Keeping these operations in mind, we can define our insert(w) and getanswer(w) functions. The insert(w) function inserts the word w into the trie and getanswer(w) calculates the number of words already in the trie with which w would form a palindrome upon being concatenated.

We first define how getanswer(w) works. It first reverses w. Let’s call the new string revw. Then it starts at the root of the trie and goes down as per the letters of revw. When it is at a node which is at depth i from the root, it has already processed the first i letters of revw, i.e., the prefix of length i. Let us call the processed prefix revw'. If revw-revw' is a palindrome, then the word w can form palindrome upon being contenated with the words ending at this particular node. Hence, if revw-revw' is a palindrome, we add the value stored in uptill variable of this node to the answer (this counts all possibilities under case 1). Once we reach the node which is the last letter of revw, we add the values stored in the below and uptill variables of this node to our answer. This counts possibilities under case 2 and case 3.

The insert(w) works in a similar way. For this, we don’t have to reverse the word. We start at the root and go down the edges as per the letters in w. When we are at a node at depth i from the root, we have already processed the prefix w' of length i. At this node, we add 1 to the value stored in below variable if w-w' is a palidrome. When we reach the node which is last letter of w, we add 1 to the uptill variable of the node.

How can we efficiently check whether a prefix of a word is a palidrome or not? We can use ‘rolling hash’ to calculate for a given word w of length N an array mark in \mathcal{O}(N) where mark[i] = 1 if the prefix w[0..i] is a palidrome and 0 otherwise. Thus we can preprocess each string before inserting it or calculating the number of strings it forms palindromes with upon concatenation. Please see the author’s/editorialist’s solution for an example of rolling hash. You can read more about it from these links:




http://www.infoarena.ro/blog/rolling-hash

COMPLEXITY:

\mathcal{O}(N)

SAMPLE SOLUTIONS:

Author
Tester
Editorialist


CodeChef Traditions (Unoffical)
#2

Same as http://poj.org/problem?id=3376


#3

The problem was pretty much overkill at implementation.I coded about 160 lines with 2 hashes,2 vector of partial sums for each hash for seeing if a block is palindrome.I was lucky that maps got in TL,otherwise I had to use hand-made hash tables.(because unordered_map doesn’t work for pairs unfortunately…)


#4

My editorial: https://aleigorithms.wordpress.com/2015/10/18/palindrome-pairs/


#5

Apparently test data contains multiple space separated strings in one line, while problem statement says that all strings are in separate lines. It’s not a problem when C++’ scanf is used as in sample solutions, but there are other methods and languages. Also participants pointed out that something wrong with test data during contest in comments to no avail.

Not cool.


#6

For length(X)=length(Y) shouldn’t it be x=rev(y)?


#7

Can anybody clarify my doubt here :
On the test case :
1
2
a
ab

answer should be 1 .i.e. ab|a

but as it is stated in get_answer() , first reverse the string and then go down the trie according to reversed string , but here when i reverse ab .i.e. it becomes ba i just cant go down even 1 level and hence the answer comes out to be zero .

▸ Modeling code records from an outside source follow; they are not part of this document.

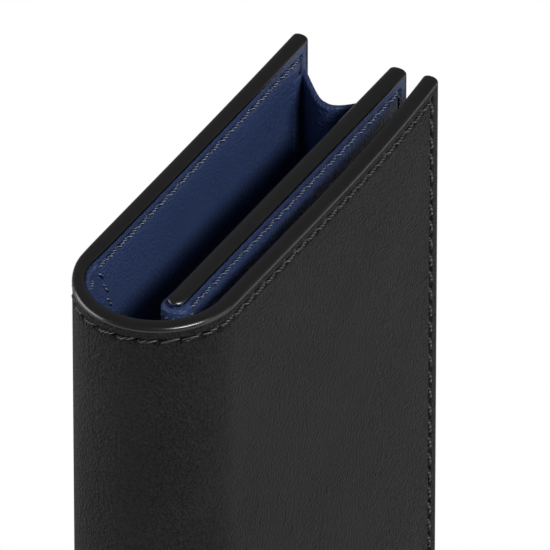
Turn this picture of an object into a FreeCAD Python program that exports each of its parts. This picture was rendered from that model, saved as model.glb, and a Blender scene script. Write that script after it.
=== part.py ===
import FreeCAD, Part
import math
import os

os.makedirs("parts", exist_ok=True)

V = FreeCAD.Vector

# A folding card holder, standing on one short side.
# X runs from the spine to the fore-edge, Y from the front leaf to the back leaf and Z up.
# The origin is at the middle of the bounding box, on the surface the holder stands on.

# ---- driving dimensions, in millimetres and degrees ----
width = 75.0
height = 110.0
thickness = 25.0            # over the leather of both leaves, with the card pocket opened out
skin = 1.2                  # outer leather of the cover
lining = 1.2                # lining leather of the cover
paint = 0.3                 # bead of edge paint on every cut edge
corner_radius = 0.8         # the four fore-edge corners of the cover
least_radius = 0.2          # what is left of a corner far inside the outline
board = 0.5                 # stiffener board in each leaf
board_play = 0.05           # air beside a board
board_margin = 5.0          # from the outline to a board

row_inset = 2.3             # from the outline to the middle of a row of stitches
thread_width = 0.6
thread_rise = 0.1           # how far thread stands above the leather
groove_width = 0.9
groove_depth = 0.25

fold_angle = 45.0           # where each leaf ends on the spine's half circle
fold_gap = 0.15             # air on each side of a fold line

divider_back_y = -2.8
divider_thickness = 2.8
divider_spine_x = -28.4     # the divider's rounded spine end
divider_short = 0.8         # how far it stops under the cover's top and over its foot
divider_board = 1.0
wrap = 0.8                  # gusset leather wrapped round the divider's spine end
wrap_short = 1.2            # from the divider's outline to the wrap

gusset = 0.9                # gusset leather
gusset_fold = 5.4           # depth of the crease of a folded gusset
gusset_top = 5.3            # from the cover's top down to the fore-edge gusset
gusset_clearance = 0.1      # air between a gusset and what it is sewn to
gusset_tip_radius = 0.8
spine_gusset_top = 12.0     # from the cover's top down to the spine-side gusset
spine_gusset_bulge = 1.4
flange_start = 10.0         # the flange lies on the back lining between these two angles
flange_end = 42.0
flange_root_angle = 14.0    # where the side wall leaves the flange, near the back leaf
flange_top = 5.0
flange_thickness = 0.8
flange_seam_angle = 32.0

card_panel = 0.8            # open card pocket on the divider's front face
card_panel_low = 4.0
card_panel_high = 82.0
card_panel_start = -26.0
card_panel_end = 33.5
thumb_radius = 9.0
slip_panel = 0.6            # slip pocket on the front leaf, open towards the spine
slip_panel_start = -14.0
slip_panel_margin = 4.0
panel_row_inset = 1.8

# ---- values that follow ----
outer_radius = thickness / 2
lining_radius = outer_radius - skin
inner_radius = lining_radius - lining
spine_x = -width / 2 + thread_rise + outer_radius    # centre line of the spine's half circle
fore_x = width / 2
fold_radius = outer_radius + thread_rise             # the fold lines lie on the outer surface
gap_angle = math.degrees(fold_gap / outer_radius)
leaf_end_angle = fold_angle - gap_angle
divider_front_y = divider_back_y - divider_thickness
divider_middle_y = divider_back_y - divider_thickness / 2
divider_end_radius = divider_thickness / 2
divider_plate_x = divider_spine_x + divider_end_radius
groove_half = groove_width / 2
thread_half = thread_width / 2
past = 1.0                                           # how far a cutting shape stands past a face


def save(name, shape):
    """Write one sub-part as its own STEP file."""
    tidy = shape.removeSplitter()
    tidy.exportStep("parts/" + name + ".step")
    box = tidy.BoundBox
    print("%-26s solids %d  valid %s  volume %8.1f  box %.2f..%.2f %.2f..%.2f %.2f..%.2f" % (
        name, len(tidy.Solids), tidy.isValid(), tidy.Volume,
        box.XMin, box.XMax, box.YMin, box.YMax, box.ZMin, box.ZMax))


def box_between(x0, x1, y0, y1, z0, z1):
    """A plain box between two corners."""
    return Part.makeBox(x1 - x0, y1 - y0, z1 - z0, V(x0, y0, z0))


def outline_plate(start_x, end_x, low_z, high_z, radius, y0, y1):
    """A plate in the XZ plane, square at start_x and with two rounded corners at end_x."""
    corner = max(radius, least_radius)
    turn = corner * (1 - math.sqrt(0.5))

    def at(x, z):
        return V(x, y0, z)

    edges = [
        Part.LineSegment(at(start_x, low_z), at(end_x - corner, low_z)),
        Part.Arc(at(end_x - corner, low_z), at(end_x - turn, low_z + turn), at(end_x, low_z + corner)),
        Part.LineSegment(at(end_x, low_z + corner), at(end_x, high_z - corner)),
        Part.Arc(at(end_x, high_z - corner), at(end_x - turn, high_z - turn), at(end_x - corner, high_z)),
        Part.LineSegment(at(end_x - corner, high_z), at(start_x, high_z)),
        Part.LineSegment(at(start_x, high_z), at(start_x, low_z)),
    ]
    face = Part.Face(Part.Wire([edge.toShape() for edge in edges]))
    return face.extrude(V(0, y1 - y0, 0))


def on_spine(radius, angle, z):
    """A point on the spine's half circle; angle 0 is where the back leaf ends, 180 the front leaf."""
    turn = math.radians(angle)
    return V(spine_x - radius * math.sin(turn), radius * math.cos(turn), z)


def spine_band(r0, r1, z0, z1, a0, a1):
    """Part of a tube wall round the spine's centre line, between two radii, heights and angles."""
    middle = (a0 + a1) / 2
    edges = [
        Part.Arc(on_spine(r1, a0, z0), on_spine(r1, middle, z0), on_spine(r1, a1, z0)),
        Part.LineSegment(on_spine(r1, a1, z0), on_spine(r0, a1, z0)),
        Part.Arc(on_spine(r0, a1, z0), on_spine(r0, middle, z0), on_spine(r0, a0, z0)),
        Part.LineSegment(on_spine(r0, a0, z0), on_spine(r1, a0, z0)),
    ]
    face = Part.Face(Part.Wire([edge.toShape() for edge in edges]))
    return face.extrude(V(0, 0, z1 - z0))


def leaf_layer(r0, r1, inset):
    """One layer of the back leaf and its share of the spine, inset from the cover's outline."""
    plate = outline_plate(spine_x, fore_x - inset, inset, height - inset, corner_radius - inset, r0, r1)
    bend = spine_band(r0, r1, inset, height - inset, 0, leaf_end_angle)
    return plate.fuse(bend)


def leaf_row(r0, r1, inset, half_width):
    """A C-shaped strip that follows the leaf's outline, such as a row of stitches."""
    return leaf_layer(r0, r1, inset - half_width).cut(leaf_layer(r0, r1, inset + half_width))


def spine_layer(r0, r1, inset):
    """One layer of the middle of the spine."""
    return spine_band(r0, r1, inset, height - inset, fold_angle + gap_angle, 180 - fold_angle - gap_angle)


def spine_row(r0, r1, inset, half_width):
    """A pair of strips near the spine's two ends."""
    return spine_layer(r0, r1, inset - half_width).cut(spine_layer(r0, r1, inset + half_width))


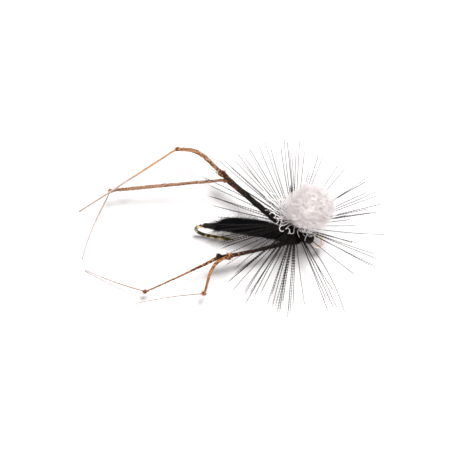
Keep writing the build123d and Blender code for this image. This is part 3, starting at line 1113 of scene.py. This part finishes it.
def leg_points(name):
    """Root, knee, ankle and tip; the tip is the corner of the tarsus farthest from the ankle."""
    root, knee, ankle = (joint_point(f"{name}_{joint}") for joint in LEG_JOINTS)
    low, high = box(f"{name}_tarsus")
    tip = np.where(np.abs(high - ankle) > np.abs(low - ankle), high, low)
    return root, knee, ankle, tip


def bowed(start, end, bow, count):
    """A line bowed sideways and up; skew below 1 puts the crest nearer its start."""
    sideways, up, skew = bow
    t = np.linspace(0, 1, count)[:, None]
    side = unit(np.cross(UP, end - start))
    return start + (end - start) * t + np.sin(np.pi * t**skew) * (side * sideways + UP * up)


def knot_line(centre, hinge, towards, size, count, draw):
    """Nearly two tight turns of an overhand knot, tilted a little at random."""
    axis = unit(hinge + draw.normal(0, 0.3, 3))
    first, second = across(axis, towards)
    turns = np.linspace(-0.3, 1.3, count) * TAU
    swing = size * (0.5 + 0.2 * np.sin(turns * 1.3 + draw.uniform(0, 6)))
    height = size * 0.7 * np.linspace(-1, 1, count) * draw.choice([-1.0, 1.0])
    height = height + 0.35 * size * np.sin(turns + draw.uniform(0, 6))
    centre = centre + draw.normal(0, 0.18 * size, 3)
    circle = first * (swing * np.cos(turns))[:, None] + second * (swing * np.sin(turns))[:, None]
    return centre + circle + axis * height[:, None]


def leg_line(name, shape, draw):
    """A strand's line from inside the thorax to the tip, and its place on STATIONS' scale."""
    root, knee, ankle, tip = leg_points(name)
    knee = knee + np.array(shape["knee_shift"])
    femur, tibia, tarsus = unit(knee - root), unit(ankle - knee), unit(tip - ankle)
    bows = shape["bows"]
    inside = root + np.array([1.0, -0.5 * np.sign(root[1]), 0.0])
    knee_hinge, ankle_hinge = unit(np.cross(femur, tibia)), unit(np.cross(tibia, tarsus))
    parts = [
        (bowed(inside, root, (0, 0, 1), 7)[:-1], (-0.1, 0)),
        (bowed(root, knee - femur * KNEE_GAP, bows[0], 90), (0, 0.97)),
        (knot_line(knee, knee_hinge, femur, KNEE_SIZE, 26, draw), (0.98, 1.03)),
        (bowed(knee + tibia * KNEE_GAP, ankle - tibia * ANKLE_GAP, bows[1], 120), TIBIA),
        (knot_line(ankle, ankle_hinge, tibia, ANKLE_SIZE, 24, draw), (1.97, 2.02)),
        (bowed(ankle + tarsus * ANKLE_GAP, tip, bows[2], 60), (2.03, 3.0)),
    ]
    line = np.concatenate([points for points, _ in parts])
    place = np.concatenate([np.linspace(*ends, len(points)) for points, ends in parts])
    return line, place


def smooth(line):
    """The same line with its corners rounded a little, twice over."""
    for _ in range(2):
        line[1:-1] = (line[:-2] + 2 * line[1:-1] + line[2:]) / 4
    return line


def hairs_on(heap, line, shade, draw, count, length, thick):
    """Short hairs standing out all round a line, leaning along it."""
    spot = draw.uniform(0, len(line) - 1, count)
    index = np.arange(len(line))
    root = sampled(spot, index, line)
    way = unit(sampled(spot, index, np.gradient(line, axis=0)))
    out = unit(np.cross(way, draw.normal(0, 1, (count, 3))))
    lean = unit(way * draw.uniform(0.2, 0.9, (count, 1)) + out)
    size = length * draw.uniform(0.5, 1.15, (count, 1))
    bend = unit(np.cross(lean, draw.normal(0, 1, (count, 3)))) * size * 0.15
    paths = np.stack([root, root + lean * size * 0.5 + bend, root + lean * size], axis=1)
    tones = np.interp(spot, index, shade)[:, None] + np.array([[-0.04, 0.0, 0.06]])
    tones = tones + draw.normal(0, 0.28, (count, 1))
    heap.tubes(paths, thick * np.array([1.0, 0.8, 0.3]), 3, 0.5, tones)


def strand_of(name, shape, strand, draw):
    """One strand of a leg: its line and its radius, shade and place along that line."""
    line, place = leg_line(name, shape, draw)
    way = np.gradient(line, axis=0)
    first = unit(np.cross(UP, way))
    second = unit(np.cross(way, first))
    twist = shape["twist"] * np.interp(place, [0, 1, 2, 3], [0, 0.25, 1.25, 1.4])
    turn = (TAU * (strand / STRANDS + twist))[:, None]
    apart = (np.interp(place, STATIONS, shape["apart"]) * draw.uniform(0.8, 1.15))[:, None]
    line = smooth(line + first * (apart * np.cos(turn)) + second * (apart * np.sin(turn)))
    thick = np.interp(place, STATIONS, shape["thick"]) * draw.uniform(0.8, 1.1)
    shade = np.interp(place, STATIONS, shape["shade"])
    tied = np.exp(-((from_knot(place) / 0.035) ** 2))
    shade = shade * (1 - tied) + np.where(place < 1.5, *shape["knots"]) * tied
    run = np.cumsum(np.linalg.norm(np.gradient(line, axis=0), axis=1))
    on_tibia = (place > TIBIA[0]) & (place < TIBIA[1])
    ridge = np.sin(TAU * run / BEAD_PITCH + 0.4 * strand) * on_tibia
    thick = thick * (1 + shape["bead"] * ridge)
    # The beads' crests are painted paler and the grooves between them darker: painted light and
    # shade.
    return line, thick, shade + 0.3 * shape["bead"] * ridge, place


def from_knot(place):
    """Distance to the nearer knot, in places."""
    return np.minimum(np.abs(place - 1), np.abs(place - 2))


def leg(name, shape, seed):
    """Three heaps for one leg, cut in the middle of its femur and of its tibia."""
    draw = seeded(seed)
    cuts = ((-1, 0.5), (0.5, 1.5), (1.5, 4))
    heaps = [Heap() for _ in cuts]
    for strand in range(STRANDS):
        line, thick, shade, place = strand_of(name, shape, strand, draw)
        tone = draw.uniform(0.1, 0.9)
        for heap, (low, high) in zip(heaps, cuts):
            kept = np.flatnonzero((place >= low) & (place < high))
            kept = np.append(kept, min(kept[-1] + 1, len(line) - 1))
            run, dark, where = line[kept], shade[kept], place[kept]
            heap.tubes([run], [thick[kept]], 6, tone, dark)
            tufts = (
                ((where > 1.04) & (where < 1.95), 0.03, *shape["fuzz"]),
                (from_knot(where) < 0.03, 0, 14, 0.5 if low < 1 else 0.42, 0.03),
                (where < 0.97, 0, 90, 0.2, 0.028),
            )
            for chosen, paler, *hairs in tufts:
                if chosen.any():
                    hairs_on(heap, run[chosen], dark[chosen] + paler, draw, *hairs)
    return heaps


def legs():
    looks = ((DARK_HERL, "dark_herl"), (COPPER_HERL, "copper_herl"), (THIN_HERL, "thin_herl"))
    labels = ("upper", "middle", "tip")
    for number, (name, shape) in enumerate(LEGS.items()):
        heaps = leg(name, shape, 60 + number)
        stand_for = [
            [f"{name}_femur"],
            [f"{name}_knee_knot", f"{name}_tibia"],
            [f"{name}_ankle_knot", f"{name}_tarsus"],
        ]
        if name.endswith("front"):
            stand_for[0].append(f"leg_butts_{name.split('_')[0]}")
        for i, heap in enumerate(heaps):
            material, slot = looks[i]
            thing = piece(f"{name}_{labels[i]}_fibres", heap, material, stand_for[i], None)
            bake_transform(thing)


legs()


# Stage, light and camera, in metres

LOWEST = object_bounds()[0][2]
PAPER_Z = LOWEST - 0.0002
PAPER_HALF = 0.6
SKY_COLOUR = (1.0, 0.92, 0.945, 1)
SKY_STRENGTH = 0.34
KEY_PLACE = Vector((0.032, 0.012, 0.39))
KEY_TARGET = Vector((-0.008, 0, 0))
KEY_SIZE = 0.1
KEY_POWER = 1.9
KEY_COLOUR = (1.0, 0.99, 0.98)
# the camera stands over the fly's right side: its turn towards the front, and its rise
CAMERA_TURN = math.radians(7.3)
CAMERA_RISE = math.radians(72)
CAMERA_TARGET = Vector((-0.01164, -0.00017, 0.001))
CAMERA_DISTANCE = 0.25
SENSOR_MM = 36
VIEW_WIDTH = 0.05954


def stage():
    mesh = bpy.data.meshes.new("paper_sheet")
    signs = ((-1, -1), (1, -1), (1, 1), (-1, 1))
    corners = [(PAPER_HALF * x, PAPER_HALF * y, PAPER_Z) for x, y in signs]
    mesh.from_pydata(corners, [], [(0, 1, 2, 3)])
    floor = placed("paper_sheet", mesh)
    floor.data.materials.append(paper())


def lights():
    lamp = bpy.data.lights.new("key", "AREA")
    lamp.shape = "DISK"
    lamp.size = KEY_SIZE
    lamp.energy = KEY_POWER
    lamp.color = KEY_COLOUR
    thing = placed("key", lamp)
    thing.location = KEY_PLACE
    thing.rotation_euler = (KEY_TARGET - KEY_PLACE).to_track_quat("-Z", "Y").to_euler()
    world = bpy.data.worlds.new("studio")
    bpy.context.scene.world = world
    world.use_nodes = True
    background = world.node_tree.nodes["Background"]
    fill(background, {"Color": SKY_COLOUR, "Strength": SKY_STRENGTH})


def camera():
    level = math.cos(CAMERA_RISE)
    sideways, back = math.sin(CAMERA_TURN) * level, -math.cos(CAMERA_TURN) * level
    away = Vector((sideways, back, math.sin(CAMERA_RISE)))
    lens = bpy.data.cameras.new("camera")
    lens.sensor_width = SENSOR_MM
    lens.lens = SENSOR_MM * CAMERA_DISTANCE / VIEW_WIDTH
    lens.clip_start = 0.01
    lens.clip_end = 10
    thing = placed("camera", lens)
    thing.location = CAMERA_TARGET + away * CAMERA_DISTANCE
    thing.rotation_euler = (-away).to_track_quat("-Z", "Y").to_euler()
    bpy.context.scene.camera = thing


stage()
lights()
camera()
bpy.context.scene.view_settings.view_transform = "Standard"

How this thing is to be done , might be i am missing something !!


#8

Let’s say test case is: 1 2 a a. What is correct result?

I think that’s 2 - a(1)|a(2) and a(2)|a(1). Is it right?


#9

I didn’t need tries at all, STL map<>s with hashes are sufficient. If I just take all the strings into an array S_1 and all reversed strings into an array S_2, then I just need to find all pairs of strings S_1* and S_2[j] that have identical prefixes of length L=max(len(S_1*),len(S_2[j])) and the remaining part of each string is a palindrome (it will be empty for at least one string), then all I need to do is subtract the cases i=j. After finding all hashes and reverse hashes of any string, I can find all possible L for such a string. Then, we have two cases: len(S_1*) \ge/< len(S_2[j]). For \ge, all that’s necessary is counting pairs (hash_1*[L],L) = (hash_2[j][len(S[j])],len(S[j])) in a map<>. For <, it’s similar.


#10

@neverauskas it is 1 as you have to select pairs so only one pair is there .


#11

Such a shame, I thought of the same solution, could not implement it in time :frowning:


#12

Wow that’s really a sad mistake by the author considering that he has solved more than 500 problems on POJ and after seeing your comment I googled “concatenate two strings palindrome POJ” and the first link that came up is the link that you have mentioned.


#13

A pair<int,int> can be represented as a long long. If you have more than ints, use a suitable large modulo.